Just for the balance
on
Vim 6.3 Released
·
· Score: 3, Interesting
GNU/Hurd does boot - I dual boot GNU/Hurd and GNU/Linux, but Linux is a superior kernel.
FSF work on whatever is the important issue for freedom. Sometimes that's the DMCA, software patents, SCO, GPL enforcement, GnuPG etc. Finishing Hurd is not the most important issue for software freedom today, so they put no work into it (some volunteers still work on it from time to time).
When you run the-OS-called-Linux, you are running the OS designed, planned, and mostly written by GNU programmers - but it was finished by a third party.
The name was an unfair mistake, journalists propegated it because they research nothing, and MS, IBM, Corel, etc. pushed it because they don't ever want anyone to ask "What's GNU?".

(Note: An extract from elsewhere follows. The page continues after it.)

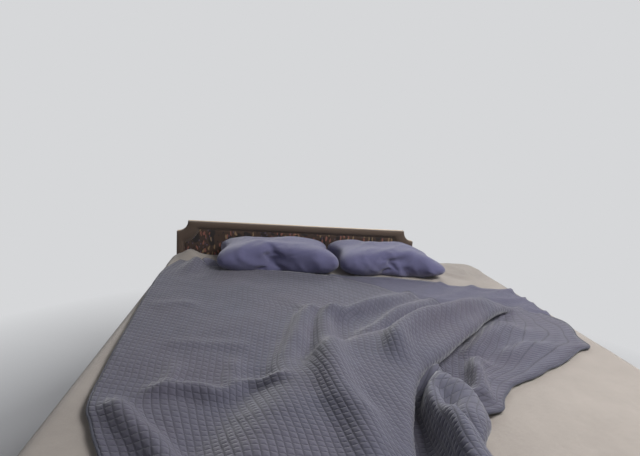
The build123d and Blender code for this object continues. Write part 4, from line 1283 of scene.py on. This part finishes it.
# %% Solve the places
edge_slack, path_slack = 0.02, 0.03            # how far before an overlap's edge its cloth may already begin
crossing_fade = 0.05                           # a fold that crosses the edge fades inside the overlap
# for each area the share of the error that a round takes away, and the rounds: the steep wall needs small steps
STEPS = {0: (0.55, 28), 1: (0.2, 70), 2: (0.55, 28)}


def solve(cloth, area, start):
    """Plan points whose cloth is the cloth given."""
    plan = start.copy()
    share, rounds = STEPS[area]
    for _ in range(rounds):
        plan = plan + share * (cloth - cloth_at(plan, area, warp)[0])
    return plan


def along_overlap(cloth, row, before):
    """For cloth points: nearest place on the overlap's edge, run, direction, and how much cloth beyond the edge."""
    path = row["fine"]
    run, direction = from_path(path, path)[1:3]
    away = cloth[:, None] - cloth_at(path, before, warp)[0][None]
    beyond = np.einsum("ijk,jk->ij", away, direction)
    cross = away[..., 0] * direction[None, :, 1] - away[..., 1] * direction[None, :, 0]
    k = np.clip(np.where(beyond > -path_slack, np.abs(cross), 9).argmin(1), 1, len(path) - 2)
    i = np.arange(len(cloth))
    here, after, prior = cross[i, k], cross[i, k + 1], cross[i, k - 1]
    share = np.where(here * after < 0, here / (here - after + 1e-12),
                     np.where(here * prior < 0, -here / (here - prior + 1e-12), 0))
    j, g = np.where(share >= 0, k + 1, k - 1), np.abs(np.clip(share, -1, 1))

    def between(values):
        return values[k] * (1 - g[:, None]) + values[j] * g[:, None]

    return (between(path), between(run[:, None])[:, 0], unit(between(direction)),
            beyond[i, k] * (1 - g) + beyond[i, j] * g)


def turned_back(row, edge, run, direction, beyond, area):
    """Places of cloth inside an overlap: half circle, back, half circle, forward."""
    width, upper, lower, taken = overlap_at(row, run)
    s, top = np.clip(beyond, 0, None), 2 * (upper + lower)
    back = s - math.pi * upper
    last = back - width
    bend = np.clip(last / lower, 0, math.pi)
    parts = [back < 0, back < width, last < math.pi * lower]
    out = np.select(parts, [upper * np.sin(s / upper), -back, -width - lower * np.sin(bend)],
                    -width + last - math.pi * lower)
    z = np.select(parts, [top - upper * (1 - np.cos(s / upper)), 2 * lower,
                          2 * lower - lower * (1 - np.cos(bend))], 0)
    crossing_fold = np.clip(cloth_at(edge, area, warp)[1] - top, 0, None)
    return edge + out[:, None] * direction, z + crossing_fold * np.exp(-s / crossing_fade), taken


stitches = np.array([(i, j) for j in range(quilt_rows + 1) for i in range(quilt_columns + 1)], float) * stitch_square
first_guess = stitches + thin_plate(marks_cloth, marks_plan - marks_cloth)(stitches)
quilt_plan, quilt_height = np.zeros_like(stitches), np.zeros(len(stitches))
open_points = np.arange(len(stitches))


def settle(places, heights, inside):
    """Keeps the places of the open points that are inside, and returns the points that stay open."""
    settled = open_points[inside]
    quilt_plan[settled], quilt_height[settled] = places[inside], heights[inside]
    return open_points[~inside]


for area in range(3):
    plan = solve(stitches[open_points], area, first_guess[open_points])
    open_points = settle(plan, cloth_at(plan, area, warp)[1], (area_of(plan) == area) | (area == 2))
    if area < 2:
        row = OVERLAPS[area]
        edge, run, direction, beyond = along_overlap(stitches[open_points], row, area)
        place, z, taken = turned_back(row, edge, run, direction, beyond, area)
        open_points = settle(place, z, (beyond > -edge_slack) & (beyond < taken) & ((area == 0) | (run > 0)))
print(f"{len(stitches)} stitches placed, heights up to {quilt_height.max():.3f} m")

# %% [markdown]
# ## Coverlet: over the foot, puffed and bound
# The plan is bent down over the foot end, smoothed a little, and refined once, so that each stitched square has a
# point in its middle. That point is raised along the surface's normal: this is the padding's puff. The cloth then
# gets its thickness, and a binding is swept round its four edges with Geometry Nodes.

# %% Coverlet mesh
def refined(grid, axis):
    """Twice as many steps along an axis, through the old points (cubic)."""
    g = np.moveaxis(grid, axis, 0)
    ends = np.concatenate([2 * g[:1] - g[1:2], g, 2 * g[-1:] - g[-2:-1]])
    out = np.empty((2 * len(g) - 1,) + g.shape[1:])
    out[::2], out[1::2] = g, (9 * (ends[1:-2] + ends[2:-1]) - ends[:-3] - ends[3:]) / 16
    return np.moveaxis(out, 0, axis)


quilt_thickness, quilt_lift, foot_bend, foot_gap = 0.006, 0.0060, 0.030, 0.0050
puff, unevenness, ease_rounds, ease_share, slit_middle, slit_reach = 0.0014, 0.0035, 3, 0.35, 0.02, 0.035
depth = head_y - quilt_plan[:, 1]
arc = foot_y - foot_gap + foot_bend - depth
angle = np.clip(arc / foot_bend, 0, math.pi / 2)
level = bed_top + quilt_lift
hung = quilt_height * (1 - 0.35 * np.sin(angle))     # its own weight pulls the hanging folds flatter
bent_y = np.where(arc > 0, foot_y - foot_gap + foot_bend - (foot_bend + hung) * np.sin(angle), depth)
bent_z = np.where(arc > 0, level - foot_bend + (foot_bend + hung) * np.cos(angle)
                  - np.clip(arc - foot_bend * math.pi / 2, 0, None), level + hung)
grid = np.stack([quilt_plan[:, 0], bent_y, bent_z], 1).reshape(quilt_rows + 1, quilt_columns + 1, 3)
from_slit = np.abs(from_path(quilt_plan, OVERLAPS[0]["path"])[0] - slit_middle)
at_slit = np.exp(-(from_slit / slit_reach) ** 2) * soft_step((quilt_plan[:, 1] - 1.0) / 0.15)
ease = (ease_share * (1 - 0.85 * at_slit)).reshape(quilt_rows + 1, quilt_columns + 1, 1)   # the slit stays sharp
for _ in range(ease_rounds):
    wide = np.pad(grid, ((1, 1), (1, 1), (0, 0)), mode="reflect", reflect_type="odd")
    mean = (wide[:-2, 1:-1] + wide[2:, 1:-1] + wide[1:-1, :-2] + wide[1:-1, 2:]) / 4
    grid = grid + ease * (mean - grid)
grid = refined(refined(grid, 0), 1)
rows, columns = grid.shape[0] - 1, grid.shape[1] - 1
normal = np.cross(np.gradient(grid, axis=1), -np.gradient(grid, axis=0))
normal /= np.linalg.norm(normal, axis=2)[..., None]
uneven = np.array([[noise.noise(Vector((i * 0.06, j * 0.06, 0.7))) + 0.5 * noise.noise(Vector((i * 0.16, j * 0.16, 4)))
                    for i in range(columns + 1)] for j in range(rows + 1)])
raised = unevenness * np.clip(uneven + 0.3, 0, None)
raised[1::2, 1::2] += puff
grid = grid + normal * raised[..., None]
coverlet = mesh_piece("coverlet", grid.reshape(-1, 3), grid_faces(columns, rows))
lay_uv(coverlet, np.array([(i, -j) for j in range(rows + 1) for i in range(columns + 1)]) * stitch_square / 2)
thicken(coverlet, quilt_thickness)
place_piece(coverlet, "bed", quilt_finish, "quilted_cotton", "quilt")

# %% Binding, swept round the edge with Geometry Nodes
def sweep_tree():
    """An edge loop becomes a closed tube."""
    tree, nodes, given = geometry_tree("edge_binding", Radius="Float", Spacing="Float", Finish="Material")
    line = nodes.add("GeometryNodeMeshToCurve", {0: given["Geometry"]}).outputs[0]
    even = nodes.add("GeometryNodeResampleCurve", {0: line, 3: given["Spacing"]}, mode="LENGTH").outputs[0]
    profile = nodes.add("GeometryNodeCurvePrimitiveCircle", {"Resolution": 8, "Radius": given["Radius"]}).outputs[0]
    tube = nodes.add("GeometryNodeCurveToMesh", {0: even, 1: profile}).outputs[0]
    return end_tree(tree, nodes, tube, given, smooth=True)


rim_points = [grid[j, i] for i, j in grid_rim(columns, rows)]
rim_edges = [(k, (k + 1) % len(rim_points)) for k in range(len(rim_points))]
binding = run_tree("coverlet_binding", rim_points, rim_edges, sweep_tree(), Radius=0.0036, Spacing=0.008,
                   Finish=binding_cotton)
place_piece(binding, "bed", binding_cotton, "quilted_cotton")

(I'm not going to let them win that one. For calling the system "GNU/Linux", it's not all-or-nothing, it's the-more-the-merrier.)
people don't use an "X/Linux" system, they use a "X/GLibc" system. Linux can be swapped out in favour of the FreeBSD kernel if you like. Your user space apps call GNU Libc, not Linux.
In 1983, X and TeX existed, RMS decided we needed a free OS. So he started writing one. He personnally wrote GCC, Emacs, and GDB. He recruited volunteers, he founded FSF (who hired 15 programmers), he wrote the GNU GPL, he asked people to help again and again and he gave them the tools to write free software. He gave talks, he spoke to the media, he answered slashdots questions, he has worked and worked, and produced more than anyone else has for this OS.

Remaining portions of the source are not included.